The decision, issued on a cold and rainy winter morning, sent a chill through Democratic Washington. But Republicans were thrilled, at least initially. The decision confirmed their hopes that New Deal innovation would not proceed unchecked. Indeed, the Court seemed poised to halt Roosevelt's economic experiment in its tracks.
But it was not to be. While Butler certainly created new hurdles for the New Deal, it did not mark its end. In fact, the decision offered New Dealers hope for the future. In rehearsing old arguments over the federal government's power to tax and spend, the Court came down firmly on the side of big government. In a line stretching back to James Madison, conservatives had argued for more than a century that Congress could only spend money (and impose taxes to raise that money) for aims expressly authorized elsewhere in the Constitution. By contrast, Alexander Hamilton and his ideological descendants insisted that the federal government could tax and spend in pursuit of any goal that would advance the general welfare of the nation.6
In Butler, Justice Roberts declared himself a Hamiltonian. "While, therefore, the power to tax is not unlimited, its confines are set in the clause which confers it, and not in those of [section] 8 which bestow and define the legislative powers of the Congress," he wrote. "It results that the power of Congress to authorize expenditure of public moneys for public purposes is not limited by the direct grants of legislative power found in the Constitution."
In 1996 the Cato Institute's William Niskanen underscored the importance of that language. "The direct ruling in United States vs. Butler was that the Agricultural Adjustment Act of 1933, one of the major programs of the early New Deal, was not authorized by the Constitution," he wrote. "The indirect but more enduring effect, however, was to undermine the constitutional restraints on the spending powers of the federal government."7
Even at the time of the decision, observers understood that Justice Roberts had opened the door to activist government. "In short, the AAA decision, instead of being a victory for state rights and conservatism, is believed to point the way toward unprecedented expansion of federal functions," wrote legal scholar John W. Holmes. "Beyond all else, the AAA decision is important as the first authoritative declaration that the federal taxing and spending power is unlimited by the enumerated powers of Congress."8
Butler, then, was a short-term relief to contemporary critics of Roosevelt's New Deal, but a long-term disappointment to later champions of limited government.

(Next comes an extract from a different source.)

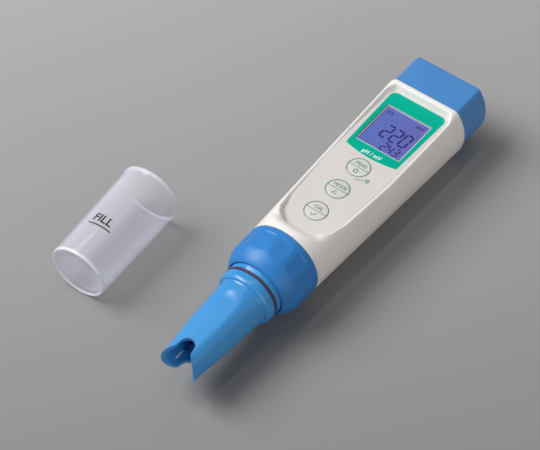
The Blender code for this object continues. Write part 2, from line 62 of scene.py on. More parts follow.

1 297 U.S. 1 (1936), available at http://supreme.justia.com/us/297/1/case.html.
2 See John C. Eastman, "Enough Is Enough: Why General Welfare Limits Spending," No. 4 (Jan. 13, 2011), available at http://www.heritage.org/research/reports/2011/01/enough-is-enough-why-general-welfare-limits-spending.
3 "Health Reform: The Tax Man Cometh," Aug. 23, 2010, available at http://health.newamerica.net/node/35744.
4 For a useful summary of the AAA, see Anthony J. Badger, The New Deal, 146-189 (1989).
5 Peter H. Irons, The New Deal Lawyers, 182 (1982).
6 This summary oversimplifies the fundamental argument over the federal authority and neatly sidesteps related debates over the meaning of general welfare, but it captures the essence of the strict construction versus implied powers debate.
7 "Spending Legacy of a 60-Year-Old Ruling," The Washington Times, Jan. 30, 1996, at A19.
8 "The Federal Spending Power and State Rights: A Commentary on United States v. Butler," 34 Mich. L. Rev. 637 (Mar. 1936).